In practice, micro- and macroeconomics constantly influence each other. Your spending decisions multiply across millions, creating macroeconomic trends. And government policy sets the conditions in which you make your choices.

Decoding Complexity: From Mystery to Understanding

Economics seems complex because it truly is. It’s a living system that breathes, grows, sometimes stumbles and falls. But it’s not magic or chaos. Economics follows certain laws that can be understood. Cycles repeat, causes lead to effects, decisions have consequences. Understanding these basics will help you make wiser choices — not only in personal finance but also in the political life of the country. Economics is not just what happens to you; it’s what you create every day with your choices and actions.

Key Questions About How the Economy Works

What is economics?
Economics is a system of producing, distributing, and consuming goods and services. It’s not just money and numbers but a vast network of interactions between people, companies, and governments that determines how we live.

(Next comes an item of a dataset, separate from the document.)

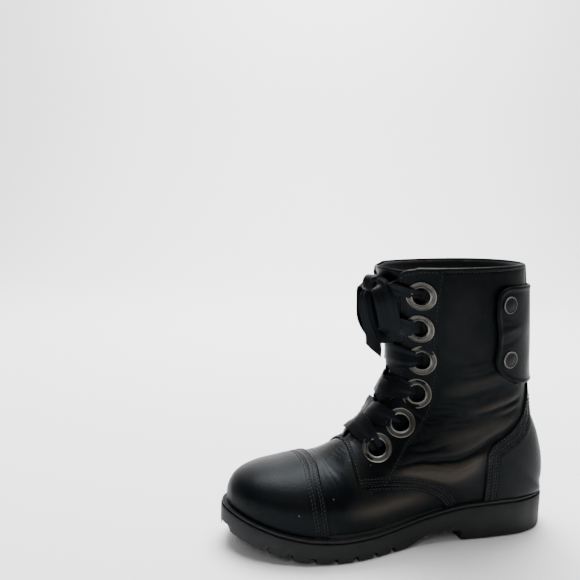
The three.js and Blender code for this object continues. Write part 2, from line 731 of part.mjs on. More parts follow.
// Loops and ends of the bow: offsets from the knot's centre, chosen by hand.
const bowRoutes = {
  lace_loop_lateral: [
    [0, 3, 0], [0.5, 10, 1.5], [0, 17, 0], [-3, 20.5, -10], [-7.5, 19, -23], [-10.5, 16, -34],
    [-10, 10.5, -39], [-7, 7, -31], [-3.5, 6.3, -20], [-1, 5.2, -11], [0, 2, -4],
  ],
  lace_loop_medial: [
    [0, -3, 0], [1, -10, 1], [0.5, -17, -2], [-1, -20.5, -14], [-2.5, -21, -29], [-8, -19, -40],
    [-13.5, -14.5, -46], [-12, -10, -43], [-7, -8, -32], [-3.5, -6.5, -20], [-1.5, -5, -10], [0, -2, -4],
  ],
  lace_end_lateral: [
    [3, 1.8, -5], [4.5, 2.1, -13], [1.5, 2, -24], [-2.5, 2, -36], [-5, 3, -50], [-5.3, 3.4, -56],
  ],
  lace_end_medial: [
    [3.5, -2.3, -5], [5.3, -2.5, -13], [4, -3, -22], [-0.5, -4.5, -34], [-4, -5.5, -44],
    [-5.5, -7, -55],
  ],
};
function ribbonTube(route) {
  const path = new THREE.CatmullRomCurve3(route.map(
    ([x, y, z]) => new THREE.Vector3(x, y, z).add(knotCentre),
  ));
  const radius = 1.5 * ribbonThickness;
  const ring = Array.from({ length: 8 }, (_, i) => {
    const turn = (2 * Math.PI * i) / 8;
    return new THREE.Vector2(radius * Math.cos(turn), radius * Math.sin(turn));
  });
  const tube = new THREE.ExtrudeGeometry(new THREE.Shape(ring), {
    steps: 16, extrudePath: path, bevelEnabled: false,
  });
  return solidOf(tube).subtract(ellipsoid(gap));
}

// Finishes.
const finish = (color, roughness, metalness = 0) => ({ color, roughness, metalness });
const finishes = {
  leather: finish(0x242221, 0.5),
  rubber: finish(0x1f1f20, 0.75),
  lining: finish(0x2a2826, 0.85),
  ribbon: finish(0x1a1a1f, 0.6),
  metal: finish(0x5a5955, 0.35, 1),
};

const boot = new THREE.Group();
function addMesh(name, geometry, look) {
  const mesh = new THREE.Mesh(geometry, new THREE.MeshStandardMaterial(finishes[look]));
  mesh.name = name;
  boot.add(mesh);
}
function addSolid(name, solid, look) {
  const { vertProperties, triVerts } = solid.getMesh();
  const geometry = new THREE.BufferGeometry();
  geometry.setAttribute('position', new THREE.Float32BufferAttribute(vertProperties, 3));
  geometry.setIndex([...triVerts]);
  addMesh(name, geometry, look);
}

addSolid('outsole', outsole, 'rubber');
addSolid('welt', welt, 'rubber');
addSolid('insole', insole, 'lining');
addSolid('upper', upper, 'leather');
addSolid('tongue', tongue, 'leather');
addSolid('toe_cap', toeCap, 'leather');
addSolid('heel_counter', counter, 'leather');
addSolid('eyestay_lateral', stays.intersect(halfSpace('lateral')), 'leather');
addSolid('eyestay_medial', stays.intersect(halfSpace('medial')), 'leather');
addSolid('back_strap', strap, 'leather');
addSolid('lace_crossings', laceCrossings, 'ribbon');
addSolid('lace_knot', ellipsoid(0), 'ribbon');
Object.entries(bowRoutes).forEach(([name, route]) => addSolid(name, ribbonTube(route), 'ribbon'));

// Dished ring with a barrel through the leather.
const eyeletProfile = [
  [eyeletHole, -eyestayOut - leather + gap], [barrel, -eyestayOut - leather + gap],
  [barrel, -eyeletDish], [eyeletRadius, -eyeletDish], [eyeletRadius, 0],
  [(barrel + eyeletRadius) / 2, eyeletCrest], [eyeletHole, 0.3 * eyeletCrest],
  [eyeletHole, -eyestayOut - leather + gap],
];
Object.entries(eyelets).forEach(([side, places]) => places.forEach((place, i) => {
  addSolid(`eyelet_${side}_${i + 1}`, turnedOn(place, eyeletProfile, eyestayOut, holeSides), 'metal');
}));

// Domed cap with a short post through the strap.
const studProfile = [
  [0, -strapThickness], [studPost, -strapThickness], [studPost, gap], [studRadius, gap],
  [studRadius, gap + 0.5 * studDome], [0.7 * studRadius, gap + 0.9 * studDome], [0, gap + studDome],
];
studs.forEach((place, i) => {
  addSolid(`strap_stud_${i + 1}`, turnedOn(place, studProfile, strapOut, 12), 'metal');
});

// Origin on the floor under the middle of the sole's outline.
const reach = { lateral: 0, medial: 0 };
for (let x = 0; x <= soleLength; x += 1) {
  reach.lateral = Math.max(reach.lateral, halfWidth(x, 0, 'lateral'));
  reach.medial = Math.max(reach.medial, halfWidth(x, 0, 'medial'));
}
boot.position.set(-soleLength / 2, (reach.medial - reach.lateral) / 2, 0);

export default boot;
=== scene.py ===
"""Combat boot: leather, rubber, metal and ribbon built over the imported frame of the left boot."""

import math

import bpy
import numpy as np
from mathutils import Matrix, Vector


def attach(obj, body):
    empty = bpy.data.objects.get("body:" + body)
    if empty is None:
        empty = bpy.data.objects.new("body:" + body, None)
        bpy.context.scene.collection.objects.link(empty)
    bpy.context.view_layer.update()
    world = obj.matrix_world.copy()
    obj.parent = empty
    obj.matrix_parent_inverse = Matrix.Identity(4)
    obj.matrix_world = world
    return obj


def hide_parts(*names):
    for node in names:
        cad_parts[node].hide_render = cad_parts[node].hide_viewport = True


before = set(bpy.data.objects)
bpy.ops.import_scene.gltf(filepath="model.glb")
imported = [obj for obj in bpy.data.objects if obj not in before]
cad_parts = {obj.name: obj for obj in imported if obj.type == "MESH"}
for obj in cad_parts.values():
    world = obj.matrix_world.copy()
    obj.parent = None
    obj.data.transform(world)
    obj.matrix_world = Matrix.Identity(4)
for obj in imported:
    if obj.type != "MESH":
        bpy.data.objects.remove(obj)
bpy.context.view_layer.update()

bl_info = {
    "name": "Combat Boot",
    "version": (1, 0, 0),
    "blender": (4, 5, 0),
    "location": "3D View > Sidebar > Boot",
    "description": "Builds a laced leather combat boot over its frame",
    "category": "Object",
}

MM = 0.001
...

Why does the economy move in cycles?
Because the economy results from millions of decisions by people and companies. When everyone is optimistic, demand grows, investments flow, but eventually growth hits limits. Then a downturn begins. It’s the natural rhythm of any system.

What factors determine economic growth?
Main factors include government policy (taxes and spending), interest rates, international trade, innovation, and market confidence in the future. All these elements work together.

Why is it important to distinguish micro- and macroeconomics?
Because the economy operates on different levels. Microeconomics helps understand how a specific market or consumer behavior works. Macroeconomics shows the big picture — how the entire country’s economy lives. Both levels are essential for full understanding.